The mode of payment for any cloud service is pay-as-you-go through credit card and that is where the seventh ‘hidden cost’ lies.

“In public cloud setting, the hidden cost are more related to the fact that usually CIOs are not aware how much of public cloud is being used, because they use company credit cards, which is also used by their developers who develop application on cloud. So, at the end of the day when you combine all these expenditures, the amount is quite significant. CIOs do not realise how much will cloud resources cost because cost structure of these resources is quite complex. In cloud, computing, processing, storage, network bandwidth, all of these can add up as expenditure,” Laurent notes

The eighth hidden cost come out of the myth that public cloud is cheap.

“People tend to believe so because most of the time, users are not good at math and the rest of the time they do not maximise the use of cloud resources. In certain cases they create a server on a public cloud and when they are done with, instead of deleting it just leave it as it is and thus keep paying for it even though they are no longer using it. Sometimes, they use a server which is too big for what they are doing,” Laurent notes.

Today anyone and everyone is a cloud provider. So it is all the more important to keep vigil and not to fall into the traps of some bogus vendor. This is our last and ninth ‘hidden cost’.

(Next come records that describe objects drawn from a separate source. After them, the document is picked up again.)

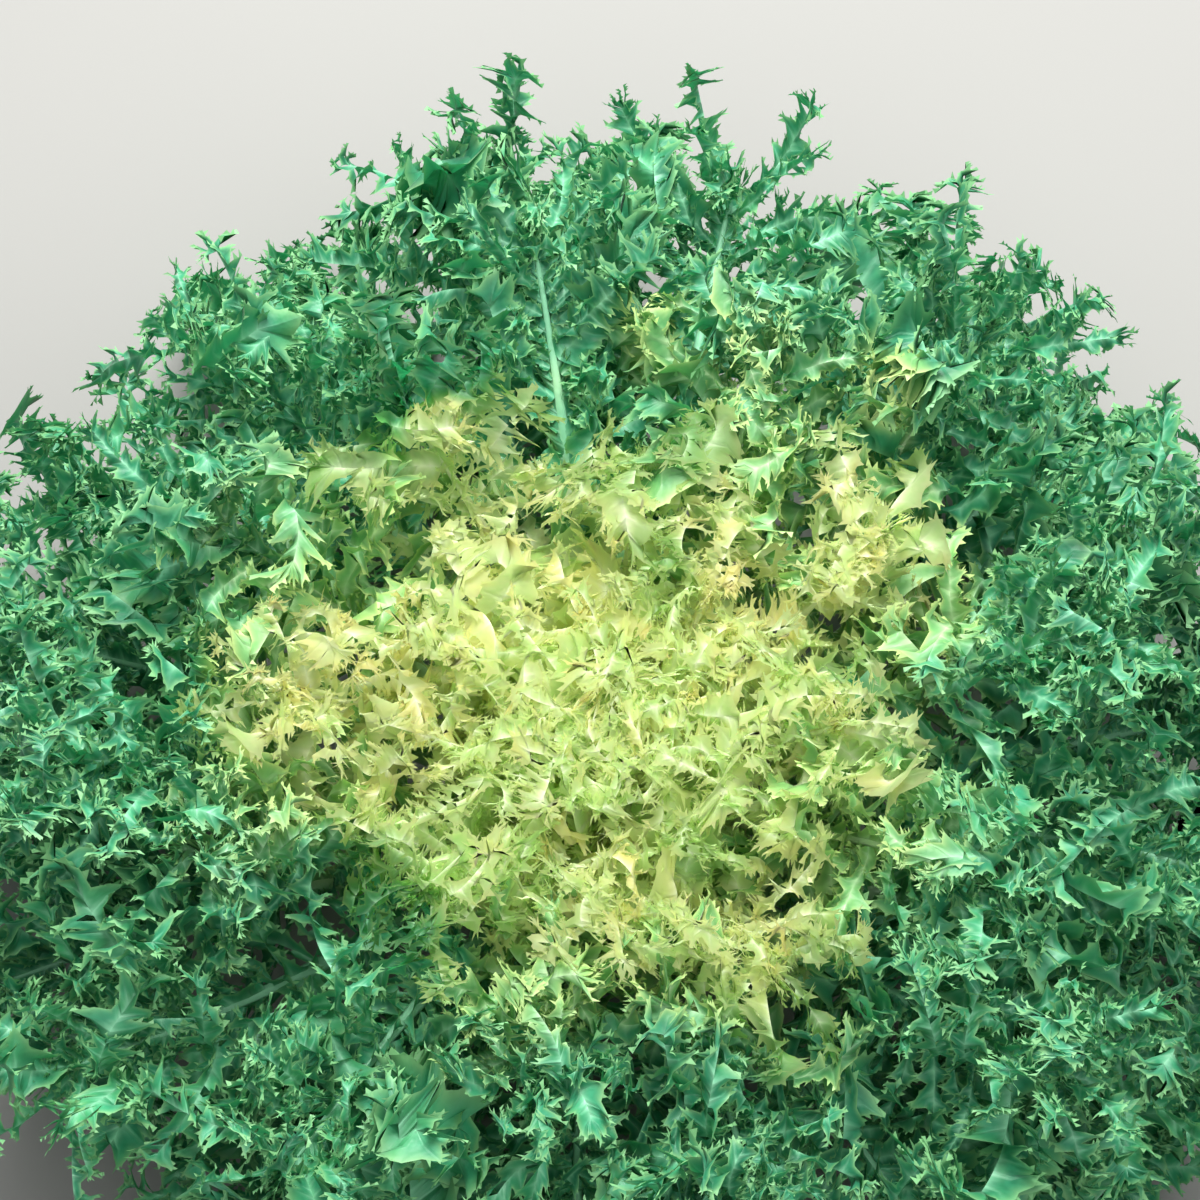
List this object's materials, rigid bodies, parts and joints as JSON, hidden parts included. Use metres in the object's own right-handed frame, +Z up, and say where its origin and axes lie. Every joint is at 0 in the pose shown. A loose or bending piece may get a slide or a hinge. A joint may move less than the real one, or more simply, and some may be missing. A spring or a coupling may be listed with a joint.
{
  "type": "curly endive head",
  "caption": "Whole curly endive head standing on its cut stem: a spiral of frilled, toothed green leaves round a pale yellow heart.",
  "frame": {"origin": "centre of the stem's flat cut face, on which the head rests", "axes": "+Z up along the stem towards the heart; +X to the side, about 15 degrees counterclockwise, as seen from above, of the lowest, outermost leaf"},
  "size_m": [0.4247, 0.4262, 0.1643],
  "materials": {
    "green_leaf": "thin green leaf blade, satin, with paler ribs and yellow-green teeth",
    "lime_leaf": "thin yellow-green leaf blade, satin, with pale ribs and teeth",
    "heart_leaf": "thin translucent pale yellow leaf blade, satin, with cream ribs",
    "stem": "cream-white stem with a matt cut face"
  },
  "bodies": {
    "root": {"stem_core": "stem", "green_leaf_01": "green_leaf", "green_leaf_02": "green_leaf", "green_leaf_03": "green_leaf", "green_leaf_04": "green_leaf", "green_leaf_05": "green_leaf", "green_leaf_06": "green_leaf", "green_leaf_07": "green_leaf", "green_leaf_08": "green_leaf", "green_leaf_09": "green_leaf", "green_leaf_10": "green_leaf", "green_leaf_11": "green_leaf", "green_leaf_12": "green_leaf", "green_leaf_13": "green_leaf", "green_leaf_14": "green_leaf", "green_leaf_15": "green_leaf", "green_leaf_16": "green_leaf", "green_leaf_17": "green_leaf", "green_leaf_18": "green_leaf", "green_leaf_19": "green_leaf", "green_leaf_20": "green_leaf", "green_leaf_21": "green_leaf", "green_leaf_22": "green_leaf", "green_leaf_23": "green_leaf", "green_leaf_24": "green_leaf", "green_leaf_25": "green_leaf", "green_leaf_26": "green_leaf", "green_leaf_27": "green_leaf", "green_leaf_28": "green_leaf", "green_leaf_29": "green_leaf", "green_leaf_30": "green_leaf", "lime_leaf_31": "lime_leaf", "lime_leaf_32": "lime_leaf", "lime_leaf_33": "lime_leaf", "lime_leaf_34": "lime_leaf", "lime_leaf_35": "lime_leaf", "heart_leaf_36": "heart_leaf", "lime_leaf_37": "lime_leaf", "heart_leaf_38": "heart_leaf", "heart_leaf_39": "heart_leaf", "heart_leaf_40": "heart_leaf", "heart_leaf_41": "heart_leaf", "heart_leaf_42": "heart_leaf", "heart_leaf_43": "heart_leaf", "heart_leaf_44": "heart_leaf", "heart_leaf_45": "heart_leaf", "heart_leaf_46": "heart_leaf", "heart_leaf_47": "heart_leaf", "heart_leaf_48": "heart_leaf", "heart_leaf_49": "heart_leaf", "heart_leaf_50": "heart_leaf", "heart_leaf_51": "heart_leaf", "heart_leaf_52": "heart_leaf", "heart_leaf_53": "heart_leaf", "heart_leaf_54": "heart_leaf", "heart_bud": "heart_leaf"}
  },
  "joints": []
}
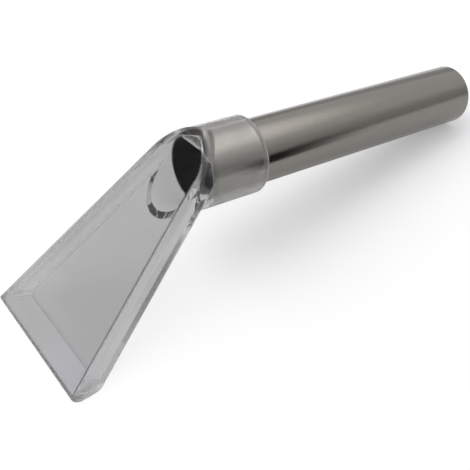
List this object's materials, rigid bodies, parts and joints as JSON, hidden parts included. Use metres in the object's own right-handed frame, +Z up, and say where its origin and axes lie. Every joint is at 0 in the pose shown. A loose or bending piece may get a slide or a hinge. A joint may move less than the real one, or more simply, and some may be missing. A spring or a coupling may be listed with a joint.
{
  "type": "vacuum upholstery nozzle",
  "caption": "Clear moulded upholstery nozzle: a flat tapered duct bent off a round socket that holds a straight bright steel tube.",
  "frame": {"origin": "centre of the footprint, on the surface that the nozzle rests on", "axes": "+X towards the tube's open end, -X towards the mouth, Y across the mouth, +Z up from the surface"},
  "size_m": [0.323, 0.0978, 0.0835],
  "materials": {
    "clear_plastic": "gloss",
    "bright_steel": "polished"
  },
  "bodies": {
    "root": {"clear_head": "clear_plastic", "steel_tube": "bright_steel"}
  },
  "joints": []
}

“It is important to consider the viability of a certain provider. Megaupload is a good example. Although not strictly speaking a cloud provider, it did provide cyber locker services. It’s spectacular shutdown by law enforcement last year put many small businesses in trouble. Unable to access their files, many lost business sales and revenue. The cost of having to go to court and get the data released is heavy, and may not always be successful,” adds Michela.

So as we saw there are a lots of ways in which CIOs can be taken unawares when it comes to cloud and its associated cost. However, that does not mean that cloud is not good, just keep in the mind that there is lot more to it, than just what vendors try to project, and what meets the eyes or ears.